ETF Trends spoke with ARK Invest Portfolio Manager Renato Leggi, whose recent paper, Rethinking Asset Allocation, explored the role of innovation and why it deserves to be a strategic allocation in investor portfolios.
In looking at why long-term investors are currently finding it difficult to balance between growth and volatility, Leggi notes how investors appear more risk-averse since the global financial crisis of 2008. Long-term investors seeking growth-oriented strategies in the public equity markets also want downside protection during periods of heightened volatility, making it difficult to balance between growth and volatility.
“While many investors perceive innovative technologies and their associated stocks as volatile and risky, themes and their underlying stocks tend to be idiosyncratic, such that collectively we think they can provide enough diversification to minimize risks and lower volatility,” Leggi explains. “As technologies emerge and transform entire industries, investors in traditional benchmarks may face more risk than historically has been the case. In our view, innovation is disrupting or disintermediating the traditional world order at an accelerated rate, creating value traps – stocks that are ‘cheap’ for a reason.”
He continues, “We believe disruptive innovation is key to the long-term growth of company revenues and profits. An allocation to innovation has the potential to increase risk-adjusted returns in global equity portfolios in the long term.”
Given the uncertainty currently taking place, there are creative strategies that investors have adopted. Investors appear to be adopting strategies that are less correlated with broader equity markets. Ark believes investors are likely to evolve asset allocation and portfolio construction strategies, increasingly incorporating disruptive innovation and identifying stocks poised to benefit from trends misperceived, misunderstood, and mispriced in the market.
During times of fear, uncertainty, and doubt, businesses and consumers are more willing to change their behavior and seek innovative products and services that are more productive, cheaper, faster, and/or more creative. As a result, innovation takes root and typically gains significant market share during tumultuous times. Nonetheless, their shares are hit disproportionately in the early stages of correction because they tend not to be significant positions in the broad-based indexes to which many investors flock during times of turmoil.
That said, they typically recover much faster than many of the value traps that populate the traditional indexes. Therefore, in periods of market distress and volatility, investors are seeking innovation-focused strategies to gain exposure to the record-breaking number of exponential growth opportunities.
Comparing Emerging Market Strategies
The white paper draws a comparison between innovation and the adoption of Emerging Market strategies in the late 80s. As Leggi explains, “We believe a strategic allocation to innovation probably will evolve into a sub-asset class, as did the “niche” strategy of the 1980s—emerging markets. Many investors resisted exposure to developing markets based on the volatility associated with geopolitical uncertainties, corporate governance, and liquidity.”

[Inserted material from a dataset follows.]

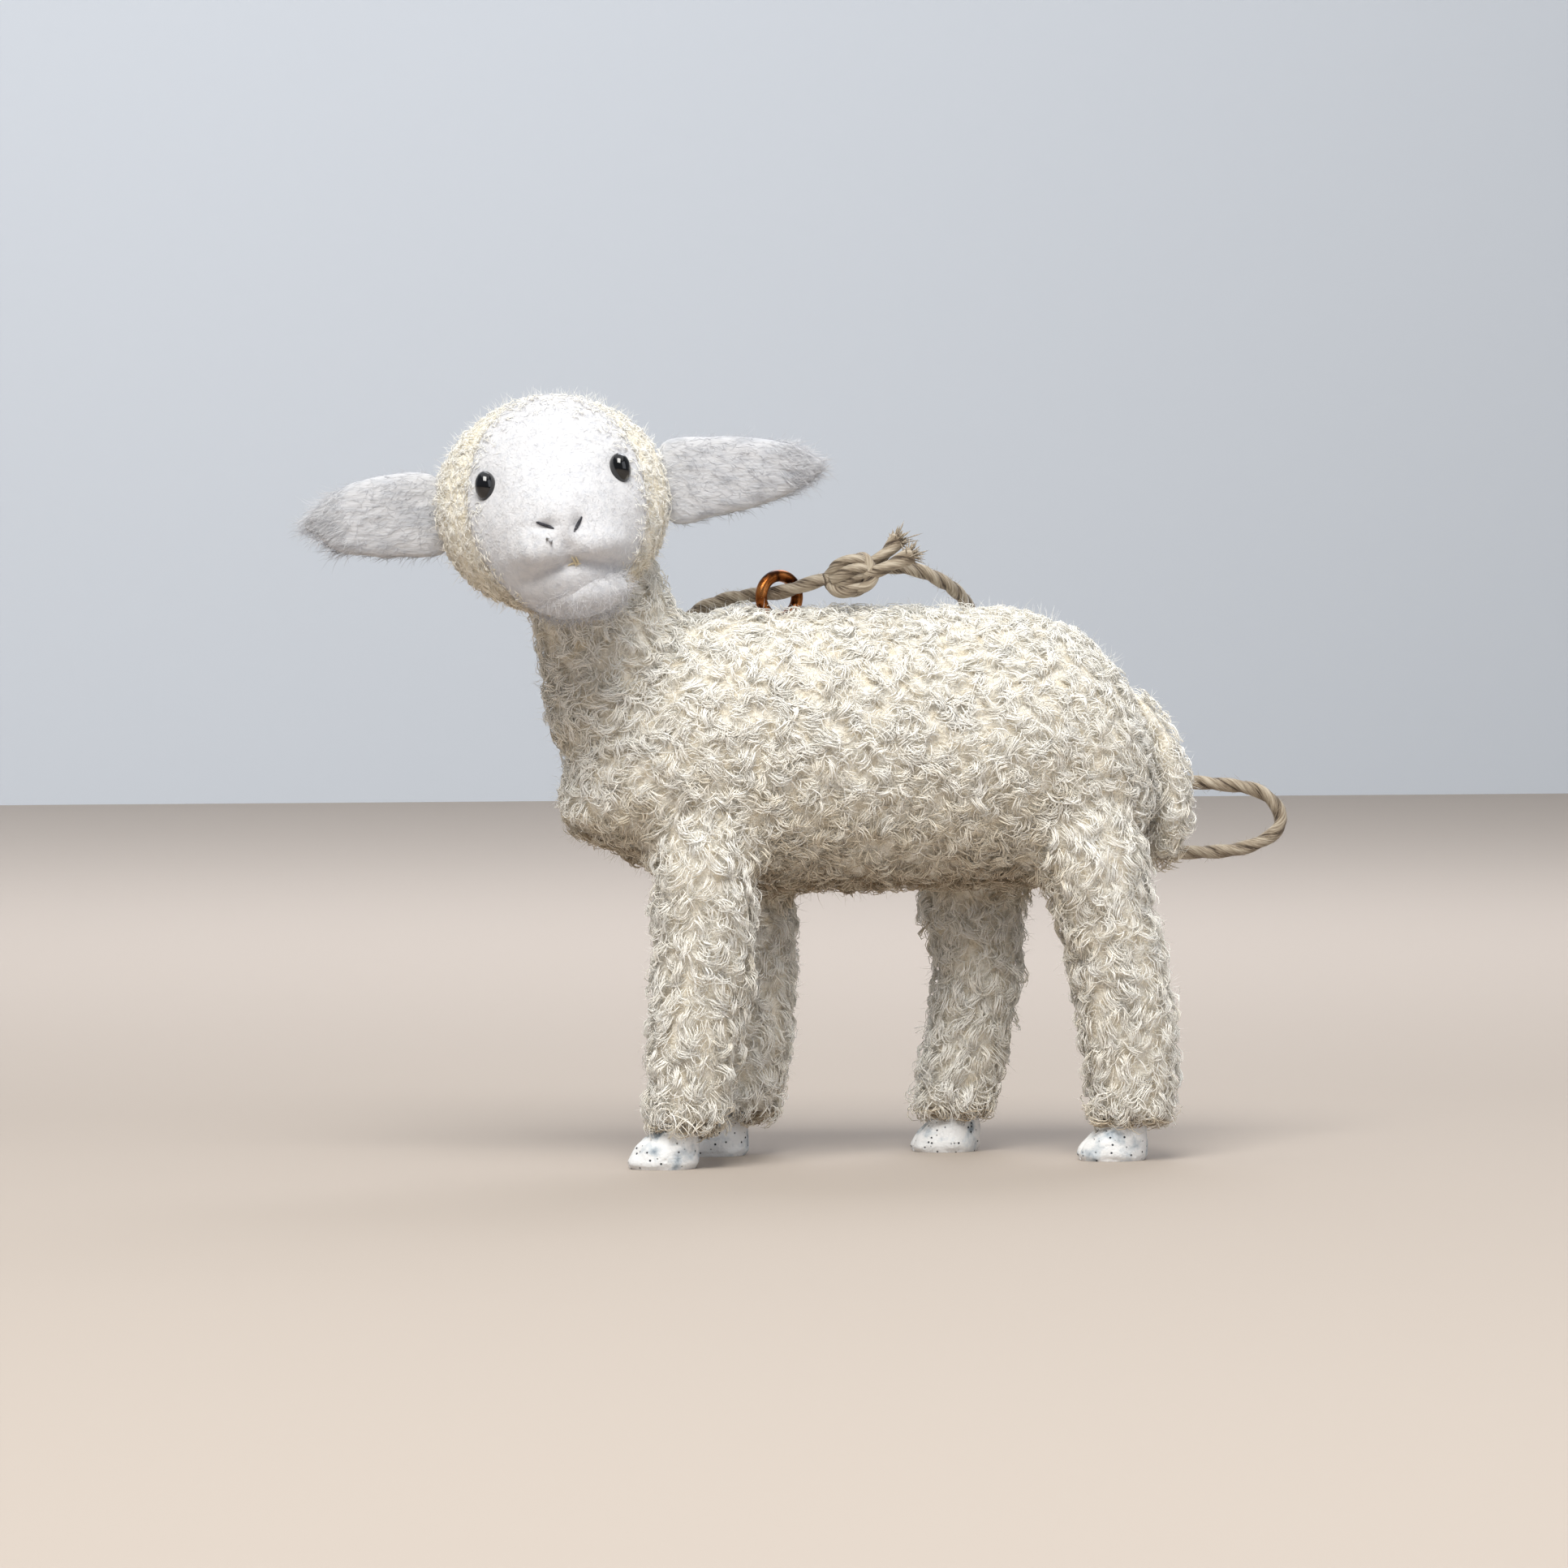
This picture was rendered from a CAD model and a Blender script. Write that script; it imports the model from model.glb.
"""A standing lamb ornament: curly fleece over a padded core, felt ears and face, cast plaster
hooves, a coppered screw eye and a knotted loop of hemp twine. Lengths are in metres; sizes that
are easier to read in millimetres are multiplied by MM where they are used."""

import logging
import math
from dataclasses import dataclass, field, replace
from enum import Enum

import bpy
import numpy as np
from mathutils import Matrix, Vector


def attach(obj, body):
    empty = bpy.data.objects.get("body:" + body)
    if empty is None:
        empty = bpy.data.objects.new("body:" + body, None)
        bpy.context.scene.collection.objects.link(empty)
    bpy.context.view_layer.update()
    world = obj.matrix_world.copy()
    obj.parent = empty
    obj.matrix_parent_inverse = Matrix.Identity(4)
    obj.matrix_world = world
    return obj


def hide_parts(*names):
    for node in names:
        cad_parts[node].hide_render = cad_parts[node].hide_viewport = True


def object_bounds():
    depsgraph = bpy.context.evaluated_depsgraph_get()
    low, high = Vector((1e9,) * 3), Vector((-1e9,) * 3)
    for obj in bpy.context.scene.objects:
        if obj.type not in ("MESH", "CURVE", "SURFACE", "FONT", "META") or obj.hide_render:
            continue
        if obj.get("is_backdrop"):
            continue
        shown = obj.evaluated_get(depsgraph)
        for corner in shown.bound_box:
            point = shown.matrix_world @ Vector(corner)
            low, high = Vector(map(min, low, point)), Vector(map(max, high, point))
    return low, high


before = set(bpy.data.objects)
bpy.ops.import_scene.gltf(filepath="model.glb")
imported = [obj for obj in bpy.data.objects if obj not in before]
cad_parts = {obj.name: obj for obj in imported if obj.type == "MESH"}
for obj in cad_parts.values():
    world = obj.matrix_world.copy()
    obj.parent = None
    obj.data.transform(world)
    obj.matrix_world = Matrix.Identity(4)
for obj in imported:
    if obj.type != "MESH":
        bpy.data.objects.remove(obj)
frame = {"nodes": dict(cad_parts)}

log = logging.getLogger("lamb")
MM = 0.001
BAKE_UV = "OFBake"


class Body(Enum):
    """What a piece rides on."""

    LAMB = "lamb"
    LEFT_EAR = "left_ear"
    RIGHT_EAR = "right_ear"
    TAIL = "tail"


# ---- node trees and colours ---------------------------------------------------------------
def linear(code: str) -> tuple[float, float, float, float]:
    """Turns an sRGB hex colour such as "#f4eee0" into linear RGBA.

    Args:
        code: the colour, six hex digits after a hash.

    Returns:
        The linear red, green and blue, and an alpha of 1.
    """
    parts = [int(code[i : i + 2], 16) / 255 for i in (1, 3, 5)]
    low = [c / 12.92 if c <= 0.04045 else ((c + 0.055) / 1.055) ** 2.4 for c in parts]
    return (low[0], low[1], low[2], 1.0)


# node kinds, and the places of a colour Mix node's sockets
RAMP, NOISE, BUMP = "ShaderNodeValToRGB", "ShaderNodeTexNoise", "ShaderNodeBump"
MIX, MATH, ATTRIBUTE = "ShaderNodeMix", "ShaderNodeMath", "ShaderNodeAttribute"
MIX_FACTOR, MIX_A, MIX_B, MIXED = 0, 6, 7, 2


def put(
    tree: bpy.types.NodeTree,
    kind: str,
    settings: dict | None = None,
    links: dict | None = None,
    feeds: dict | None = None,
) -> bpy.types.Node:
    """Adds one node to a tree.

    Args:
        tree: the material's node tree.
        kind: the node's type.
        settings: values by property name, input name or input number. A colour ramp's "stops" are
            positions from 0 to 1, each with a hex colour.
        links: (node, output name) by input name or number.
        feeds: (node, input name) by output name or number.

    Returns:
        The new node.
    """
    node = tree.nodes.new(kind)
    for name, value in (settings or {}).items():
        if name == "stops":
            elements = node.color_ramp.elements
            while len(elements) < len(value):
                elements.new(0.5)
            for element, (position, code) in zip(elements, value):
                element.position, element.color = position, linear(code)
        elif isinstance(name, str) and hasattr(node, name) and name not in node.inputs:
            setattr(node, name, value)
        else:
            node.inputs[name].default_value = value
    for name, (source, output) in (links or {}).items():
        tree.links.new(source.outputs[output], node.inputs[name])
    for output, (target, name) in (feeds or {}).items():
        tree.links.new(node.outputs[output], target.inputs[name])
    return node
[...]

“With time, however, they observed low correlations between and among the stock returns of the various developing nations, as well as growth rates that far surpassed those in the developed world. Investors concluded that broad-based exposure to developing markets offered enough diversification to minimize idiosyncratic risks and lower volatility, resulting in higher risk-adjusted return. We are seeing the same story play out with innovation investing. Investors are starting to notice the diversification benefits that innovation-focused strategies offer to a global equity portfolio, much like they did when they first started introducing emerging markets exposure to their portfolios in the late eighties and early nineties.”

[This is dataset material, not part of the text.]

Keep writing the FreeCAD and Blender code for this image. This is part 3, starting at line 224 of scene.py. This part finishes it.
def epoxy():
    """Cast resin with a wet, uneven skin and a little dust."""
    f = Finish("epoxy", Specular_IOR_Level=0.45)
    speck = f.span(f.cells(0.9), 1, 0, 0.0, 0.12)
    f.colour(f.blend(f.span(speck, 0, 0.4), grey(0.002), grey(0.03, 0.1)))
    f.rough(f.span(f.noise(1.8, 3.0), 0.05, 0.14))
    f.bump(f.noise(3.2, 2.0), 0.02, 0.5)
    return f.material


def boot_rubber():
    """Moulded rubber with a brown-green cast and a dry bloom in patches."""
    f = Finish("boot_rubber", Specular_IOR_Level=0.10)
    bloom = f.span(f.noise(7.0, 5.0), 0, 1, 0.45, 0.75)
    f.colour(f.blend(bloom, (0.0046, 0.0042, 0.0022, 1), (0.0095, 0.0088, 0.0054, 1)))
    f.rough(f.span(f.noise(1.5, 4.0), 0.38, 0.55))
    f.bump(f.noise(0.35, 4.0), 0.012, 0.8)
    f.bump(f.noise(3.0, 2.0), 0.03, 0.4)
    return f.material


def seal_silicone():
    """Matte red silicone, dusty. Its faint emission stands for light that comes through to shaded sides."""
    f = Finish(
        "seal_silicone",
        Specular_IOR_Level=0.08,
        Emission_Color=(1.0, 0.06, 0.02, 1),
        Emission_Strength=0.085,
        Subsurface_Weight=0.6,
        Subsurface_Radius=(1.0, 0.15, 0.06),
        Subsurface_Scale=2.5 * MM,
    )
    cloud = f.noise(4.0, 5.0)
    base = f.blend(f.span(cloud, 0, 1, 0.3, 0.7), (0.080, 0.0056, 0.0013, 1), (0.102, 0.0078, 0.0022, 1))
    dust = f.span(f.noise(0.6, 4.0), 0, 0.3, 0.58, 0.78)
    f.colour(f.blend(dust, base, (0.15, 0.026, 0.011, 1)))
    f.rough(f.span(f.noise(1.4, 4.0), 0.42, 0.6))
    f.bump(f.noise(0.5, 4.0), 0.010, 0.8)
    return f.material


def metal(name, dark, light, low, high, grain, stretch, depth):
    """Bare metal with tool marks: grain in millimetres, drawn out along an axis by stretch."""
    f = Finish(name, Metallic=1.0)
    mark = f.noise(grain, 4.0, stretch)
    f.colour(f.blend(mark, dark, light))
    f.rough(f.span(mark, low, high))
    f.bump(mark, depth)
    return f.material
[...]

As far as identifying an innovation strategy, the question is whether investors have to invest against market trends or seek disruptive change. From Ark’s perspective, investors should evolve their traditional “style box” investment strategies to capture innovation and capitalize on the multi-trillion-dollar opportunity it creates.
Because technology is permeating every sector of the global economy, innovation cannot be boxed into sectors, geographies, or market caps. To identify innovation, Ark combines a top-down and bottom-up research approach. From the top-down, they seek out the technologies that experience massive cost declines, cut across the sector, and span further innovation. From the bottom up, Ark then identifies the companies best positioned to be a leader, enabler, or beneficiary of that innovation.

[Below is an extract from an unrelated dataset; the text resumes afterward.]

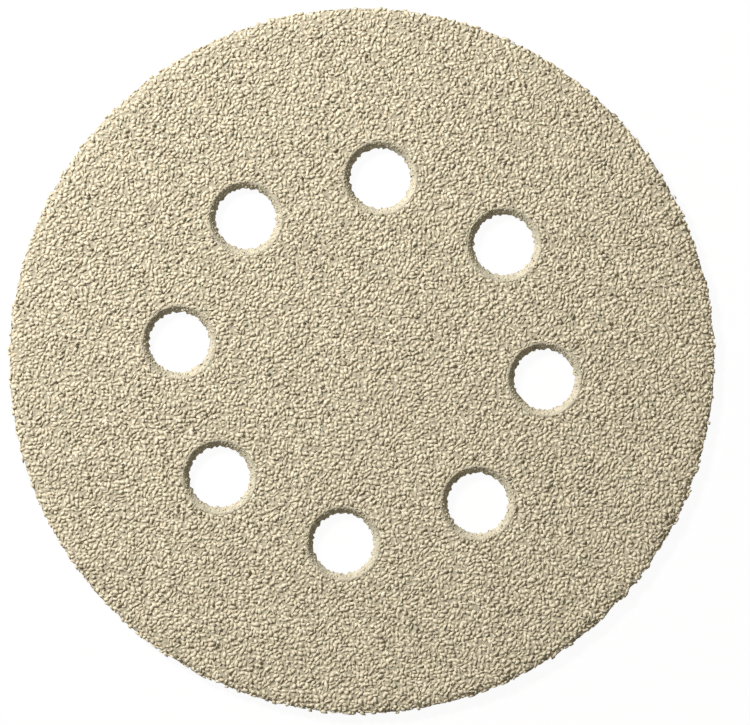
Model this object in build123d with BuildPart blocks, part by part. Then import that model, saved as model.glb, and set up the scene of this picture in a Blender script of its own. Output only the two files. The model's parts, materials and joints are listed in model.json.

“It’s important to have a long-term time horizon and not get distracted by short-term market movements and noise,” Leggi notes. “Through this investment process, we aim to provide forward-looking exposure and a strategic allocation to innovation to our investors.”
As far as what investors can aim for by making a strategic allocation to innovation, Ark believes that asset allocators are currently under-allocated to innovation in the public equity markets. They believe technological disruption will cause both value destruction and value creation during the next decade, making it imperative that investors seek to position portfolios on the right side of change.
“Therefore, we believe making a strategic allocation to innovation should not only provide a hedge against disruptive innovation but also exposure to the record-breaking number of exponential growth opportunities that we believe it is creating. We estimate that disruptive innovation will add $50 trillion to global equity market capitalizations by 2032,” says Leggi.
Today, these technologies account for less than $6 trillion. An allocation to disruptive innovation can provide access to long-term growth, portfolio diversification opportunities, and moderate-to-high risk/reward potential.